GE developing Haliade-X, its most powerful offshore wind turbine
The wind turbine will feature a 12 MW direct drive generator and a gross capacity factor of 63 percent
GE Renewable Energy unveiled its plan to develop its largest, most powerful offshore wind turbine: the Haliade-X.
The wind turbine will feature a 12 MW direct drive generator and a gross capacity factor of 63 percent. GE will invest more than $400 million over the next three to five years in development and deployment of the Haliade-X.
John Flannery, Chairman and CEO of GE said, “We want to lead in the technologies that are driving the global energy transition. Offshore wind is one of those technologies and we will bring the full resources of GE to make the Haliade-X program successful for our customers.”
Towering 260 meters over the sea, more than five times the size of the iconic Arc de Triomphe in Paris, the Haliade-X 12 MW carries a 220-meter rotor. Designed and manufactured by LM Wind Power, the 107-meter-long blades will be the longest offshore blades to date and will be longer than the size of a soccer field. One Haliade-X 12 MW turbine will generate up to 67 GWh annually 2, enough clean power for up to 5,000 households per turbine, and up to 300,000 U.S. households in a 750 MW windfarm configuration.
Jérôme Pécresse, President and CEO of GE Renewable Energy said, “The renewables industry took more than 20 years to install the first 17 GW of offshore wind. Today, the industry forecasts that it will install more than 90 GW over the next 12 years. This is being driven by lower cost of electricity from scale and technology. The Haliade-X shows GE’s commitment to the offshore wind segment and will set a new benchmark for cost of electricity, thus driving more offshore growth.”
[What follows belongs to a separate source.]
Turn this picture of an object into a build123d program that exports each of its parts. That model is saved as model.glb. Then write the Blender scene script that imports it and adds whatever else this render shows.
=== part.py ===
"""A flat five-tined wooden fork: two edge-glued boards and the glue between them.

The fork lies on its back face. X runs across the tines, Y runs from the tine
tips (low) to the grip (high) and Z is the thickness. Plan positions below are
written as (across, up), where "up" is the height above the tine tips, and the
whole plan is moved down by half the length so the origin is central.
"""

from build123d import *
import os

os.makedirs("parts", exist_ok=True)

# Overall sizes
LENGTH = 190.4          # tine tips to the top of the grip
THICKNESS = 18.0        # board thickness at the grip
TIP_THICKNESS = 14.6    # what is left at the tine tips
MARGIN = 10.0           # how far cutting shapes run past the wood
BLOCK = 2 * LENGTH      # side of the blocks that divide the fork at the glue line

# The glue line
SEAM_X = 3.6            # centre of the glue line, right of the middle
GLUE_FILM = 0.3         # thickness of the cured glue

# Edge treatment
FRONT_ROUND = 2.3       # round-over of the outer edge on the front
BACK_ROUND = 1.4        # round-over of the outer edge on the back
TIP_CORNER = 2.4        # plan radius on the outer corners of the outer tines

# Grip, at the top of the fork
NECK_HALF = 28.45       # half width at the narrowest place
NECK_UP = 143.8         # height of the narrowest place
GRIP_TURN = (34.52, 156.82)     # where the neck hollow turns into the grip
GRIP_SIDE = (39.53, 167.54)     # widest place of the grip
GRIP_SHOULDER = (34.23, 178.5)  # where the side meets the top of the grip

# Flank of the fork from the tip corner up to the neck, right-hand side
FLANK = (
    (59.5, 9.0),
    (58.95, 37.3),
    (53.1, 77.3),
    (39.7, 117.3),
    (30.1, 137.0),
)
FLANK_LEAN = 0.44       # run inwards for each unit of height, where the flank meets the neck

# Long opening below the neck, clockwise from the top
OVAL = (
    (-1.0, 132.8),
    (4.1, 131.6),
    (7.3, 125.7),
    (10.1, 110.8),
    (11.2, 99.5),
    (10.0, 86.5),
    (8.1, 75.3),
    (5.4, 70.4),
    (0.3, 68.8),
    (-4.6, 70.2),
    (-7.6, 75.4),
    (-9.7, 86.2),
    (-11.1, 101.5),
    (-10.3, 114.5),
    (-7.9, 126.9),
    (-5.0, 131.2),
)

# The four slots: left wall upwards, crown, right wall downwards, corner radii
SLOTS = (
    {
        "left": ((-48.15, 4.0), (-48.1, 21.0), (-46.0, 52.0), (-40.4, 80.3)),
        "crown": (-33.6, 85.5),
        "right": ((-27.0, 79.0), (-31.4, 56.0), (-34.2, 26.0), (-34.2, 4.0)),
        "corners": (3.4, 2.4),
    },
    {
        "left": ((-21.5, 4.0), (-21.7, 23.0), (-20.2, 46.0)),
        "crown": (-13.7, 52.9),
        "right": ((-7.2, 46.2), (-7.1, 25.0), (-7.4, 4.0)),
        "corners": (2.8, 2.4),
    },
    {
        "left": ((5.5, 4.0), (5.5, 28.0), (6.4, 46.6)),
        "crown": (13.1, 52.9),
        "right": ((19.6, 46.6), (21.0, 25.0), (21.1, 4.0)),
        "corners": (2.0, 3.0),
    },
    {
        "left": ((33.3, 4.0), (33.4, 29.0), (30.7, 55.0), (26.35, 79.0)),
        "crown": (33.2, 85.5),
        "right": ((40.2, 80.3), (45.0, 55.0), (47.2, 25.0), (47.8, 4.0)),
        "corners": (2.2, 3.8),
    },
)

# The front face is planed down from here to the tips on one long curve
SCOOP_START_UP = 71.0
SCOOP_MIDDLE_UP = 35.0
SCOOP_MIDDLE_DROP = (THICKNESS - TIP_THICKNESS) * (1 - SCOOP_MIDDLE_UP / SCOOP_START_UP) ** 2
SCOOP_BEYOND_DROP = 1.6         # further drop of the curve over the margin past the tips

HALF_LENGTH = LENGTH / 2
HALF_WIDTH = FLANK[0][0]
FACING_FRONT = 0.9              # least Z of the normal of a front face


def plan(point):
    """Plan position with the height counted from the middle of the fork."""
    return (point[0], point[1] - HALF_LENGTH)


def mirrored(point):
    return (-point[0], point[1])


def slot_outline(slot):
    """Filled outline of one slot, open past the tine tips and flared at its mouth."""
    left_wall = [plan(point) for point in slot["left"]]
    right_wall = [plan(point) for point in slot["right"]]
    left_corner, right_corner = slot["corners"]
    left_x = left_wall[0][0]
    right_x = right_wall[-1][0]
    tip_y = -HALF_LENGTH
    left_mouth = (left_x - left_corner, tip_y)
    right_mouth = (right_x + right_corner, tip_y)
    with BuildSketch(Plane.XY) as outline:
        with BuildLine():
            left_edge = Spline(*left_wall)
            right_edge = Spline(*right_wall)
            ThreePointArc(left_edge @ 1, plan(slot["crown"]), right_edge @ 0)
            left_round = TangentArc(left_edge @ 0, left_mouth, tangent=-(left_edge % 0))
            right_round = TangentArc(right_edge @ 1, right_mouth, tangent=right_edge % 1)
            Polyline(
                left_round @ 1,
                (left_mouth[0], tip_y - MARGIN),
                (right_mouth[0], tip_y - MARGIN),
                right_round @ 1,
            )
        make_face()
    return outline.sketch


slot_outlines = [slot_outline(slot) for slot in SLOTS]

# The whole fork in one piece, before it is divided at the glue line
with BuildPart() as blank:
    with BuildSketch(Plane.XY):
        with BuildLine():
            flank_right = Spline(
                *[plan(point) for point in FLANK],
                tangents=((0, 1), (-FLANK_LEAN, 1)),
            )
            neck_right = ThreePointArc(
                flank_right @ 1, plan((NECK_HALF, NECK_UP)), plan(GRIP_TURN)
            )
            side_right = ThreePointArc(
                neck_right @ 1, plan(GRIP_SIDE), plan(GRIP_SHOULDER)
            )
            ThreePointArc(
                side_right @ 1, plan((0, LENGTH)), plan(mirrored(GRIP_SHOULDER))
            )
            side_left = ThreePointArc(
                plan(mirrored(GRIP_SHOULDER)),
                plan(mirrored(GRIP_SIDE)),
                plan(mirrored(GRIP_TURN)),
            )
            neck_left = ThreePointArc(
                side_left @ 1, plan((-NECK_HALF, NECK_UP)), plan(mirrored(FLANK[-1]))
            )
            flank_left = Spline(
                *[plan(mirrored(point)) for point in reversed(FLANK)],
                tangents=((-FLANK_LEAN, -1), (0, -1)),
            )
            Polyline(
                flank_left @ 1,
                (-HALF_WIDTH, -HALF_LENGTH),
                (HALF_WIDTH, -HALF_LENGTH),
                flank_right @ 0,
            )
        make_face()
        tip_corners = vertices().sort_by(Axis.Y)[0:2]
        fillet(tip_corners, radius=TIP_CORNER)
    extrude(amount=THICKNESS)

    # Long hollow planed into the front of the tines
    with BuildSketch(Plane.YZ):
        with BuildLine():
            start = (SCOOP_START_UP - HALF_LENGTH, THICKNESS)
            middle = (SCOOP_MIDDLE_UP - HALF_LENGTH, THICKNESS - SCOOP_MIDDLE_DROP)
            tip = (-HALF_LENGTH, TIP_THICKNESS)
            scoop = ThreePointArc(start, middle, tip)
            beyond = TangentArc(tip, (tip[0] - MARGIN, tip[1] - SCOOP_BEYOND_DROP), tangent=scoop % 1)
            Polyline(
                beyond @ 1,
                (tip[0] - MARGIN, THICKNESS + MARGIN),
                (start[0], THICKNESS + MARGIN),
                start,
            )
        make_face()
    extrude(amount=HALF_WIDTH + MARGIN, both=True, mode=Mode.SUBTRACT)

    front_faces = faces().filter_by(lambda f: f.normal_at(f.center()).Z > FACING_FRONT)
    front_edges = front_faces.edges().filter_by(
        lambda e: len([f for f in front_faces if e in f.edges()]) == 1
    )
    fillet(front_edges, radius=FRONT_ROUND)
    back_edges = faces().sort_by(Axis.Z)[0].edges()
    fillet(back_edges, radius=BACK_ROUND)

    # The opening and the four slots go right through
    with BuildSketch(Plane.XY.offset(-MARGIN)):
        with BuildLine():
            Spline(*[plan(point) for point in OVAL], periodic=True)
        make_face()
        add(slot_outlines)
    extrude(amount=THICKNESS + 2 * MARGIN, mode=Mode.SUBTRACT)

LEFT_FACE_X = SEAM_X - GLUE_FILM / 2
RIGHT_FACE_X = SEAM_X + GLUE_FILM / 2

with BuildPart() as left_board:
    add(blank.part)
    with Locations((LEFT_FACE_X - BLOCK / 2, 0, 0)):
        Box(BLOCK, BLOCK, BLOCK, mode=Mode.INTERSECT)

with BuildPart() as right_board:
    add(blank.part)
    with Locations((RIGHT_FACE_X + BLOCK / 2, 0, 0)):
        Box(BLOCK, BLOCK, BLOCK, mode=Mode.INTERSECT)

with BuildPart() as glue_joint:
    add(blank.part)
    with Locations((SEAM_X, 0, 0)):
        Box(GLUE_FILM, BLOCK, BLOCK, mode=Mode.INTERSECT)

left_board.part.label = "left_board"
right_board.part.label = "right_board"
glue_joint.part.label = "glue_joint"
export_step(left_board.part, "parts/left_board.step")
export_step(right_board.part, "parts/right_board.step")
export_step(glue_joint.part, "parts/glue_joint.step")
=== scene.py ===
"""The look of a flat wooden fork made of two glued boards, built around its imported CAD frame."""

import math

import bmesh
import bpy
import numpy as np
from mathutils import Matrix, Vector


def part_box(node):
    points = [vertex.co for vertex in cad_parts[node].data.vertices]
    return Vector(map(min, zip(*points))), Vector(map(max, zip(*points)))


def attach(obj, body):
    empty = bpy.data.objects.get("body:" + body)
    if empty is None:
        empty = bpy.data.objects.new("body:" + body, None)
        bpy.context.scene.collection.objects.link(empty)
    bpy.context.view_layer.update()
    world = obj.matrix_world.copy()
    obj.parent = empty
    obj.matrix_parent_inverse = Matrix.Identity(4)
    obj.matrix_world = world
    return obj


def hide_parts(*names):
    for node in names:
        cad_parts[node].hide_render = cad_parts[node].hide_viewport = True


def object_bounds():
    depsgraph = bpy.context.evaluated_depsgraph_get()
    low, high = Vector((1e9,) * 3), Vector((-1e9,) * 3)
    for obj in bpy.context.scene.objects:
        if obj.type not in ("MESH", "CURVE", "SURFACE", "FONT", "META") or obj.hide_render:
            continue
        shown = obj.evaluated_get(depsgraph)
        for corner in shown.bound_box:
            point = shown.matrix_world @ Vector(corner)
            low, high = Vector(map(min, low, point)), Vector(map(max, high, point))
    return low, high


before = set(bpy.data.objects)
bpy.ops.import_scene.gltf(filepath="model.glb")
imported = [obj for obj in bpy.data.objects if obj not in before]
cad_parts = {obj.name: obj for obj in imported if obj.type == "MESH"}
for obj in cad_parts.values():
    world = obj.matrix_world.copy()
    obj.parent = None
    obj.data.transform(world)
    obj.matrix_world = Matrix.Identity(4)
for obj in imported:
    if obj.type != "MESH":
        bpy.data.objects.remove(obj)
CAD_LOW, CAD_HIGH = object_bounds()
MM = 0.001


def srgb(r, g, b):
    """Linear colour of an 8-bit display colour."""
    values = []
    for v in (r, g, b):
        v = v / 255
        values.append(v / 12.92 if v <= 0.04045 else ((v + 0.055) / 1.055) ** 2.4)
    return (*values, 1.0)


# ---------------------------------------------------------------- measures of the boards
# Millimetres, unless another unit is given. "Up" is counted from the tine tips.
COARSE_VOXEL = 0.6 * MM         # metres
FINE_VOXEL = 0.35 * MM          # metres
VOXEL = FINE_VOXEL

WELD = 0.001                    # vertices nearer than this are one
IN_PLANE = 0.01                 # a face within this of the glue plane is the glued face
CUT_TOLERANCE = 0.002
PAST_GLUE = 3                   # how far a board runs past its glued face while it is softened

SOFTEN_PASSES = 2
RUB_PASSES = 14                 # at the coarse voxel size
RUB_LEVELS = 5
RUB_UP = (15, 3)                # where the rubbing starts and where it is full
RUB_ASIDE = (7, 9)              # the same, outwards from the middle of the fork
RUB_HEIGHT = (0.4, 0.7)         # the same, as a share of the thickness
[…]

The ability to produce more power from a single turbine means a smaller number of turbines in the total farm, which translates to less capital expenditure for the balance of plant and reduced risk in project execution as the installation cycle time is reduced. It also simplifies operation and maintenance of the wind farm. All of this reduces the investment and operation cost for developers, makes offshore wind projects more profitable, and ultimately lowers cost of electricity for consumers.
To design and build the Haliade-X platform, GE Renewable Energy is relying on collaboration across the GE portfolio, leveraging the knowledge of GE’s Onshore wind team, with 50,000 turbines in the field; the blade expertise of LM Power Wind; the GE Power and GE Aviation engineers for peer reviews of component and systems design; the Global Research Center for control systems and component validation; and GE Digital for supporting digital modelling, analytics and app development, the program is a GE-wide effort.
GE Renewable Energy aims to supply its first nacelle for demonstration in 2019 and ship the first units in 2021.